Questions about tarot spreads

How do I read a 3-card spread?

The classic three-card spread reads left to right as Past, Present, Future. The first card is what's behind you — the history and influences feeding the situation. The middle card is where you stand now, the heart of it. The third is where things are heading if the current course holds. Read them as one sentence rather than three verdicts: notice how the past card sets up the present, and how the present is bending toward the future.

What is the Celtic Cross?

The Celtic Cross is the best-known 10-card tarot spread. The first six cards form a cross: the present at the centre, a challenge crossing it, the foundation below, the recent past behind, a conscious goal above, and the near future ahead. The remaining four climb a 'staff' to the right — yourself, external influences, your hopes and fears, and the likely outcome.

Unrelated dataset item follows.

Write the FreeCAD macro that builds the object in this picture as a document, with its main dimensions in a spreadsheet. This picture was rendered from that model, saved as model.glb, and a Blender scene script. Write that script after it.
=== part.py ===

It's used for a full, layered look at a single question rather than a quick check-in.

What do reversed cards mean in a spread?

A reversed card turns its meaning inward or toward its shadow side — a blocked, delayed, internalised, or more cautious version of the upright reading. It isn't a 'bad' card. In a spread it often flags where energy is stuck or where you're being asked to be honest with yourself in that particular position. Roughly half of all drawn cards land reversed here, the same as shuffling a physical deck.

Can I ask the spread any question?

Yes. Hold a real question in mind — about love, work, a decision, or just the mood of the moment — then choose a focus and draw. Open questions like 'what should I know about this?' tend to read better than tightly closed yes/no ones, which the Yes or No tarot tool handles better. You don't have to type your question; it's optional and only used to frame your reading on screen.

Is this tarot spread free?

Completely free, unlimited, and no signup. It draws from the full 78-card Rider–Waite deck — the same deck behind Luune's tarot card meanings — and you can shuffle and draw as many spreads as you like. Each card links through to its full upright and reversed meaning.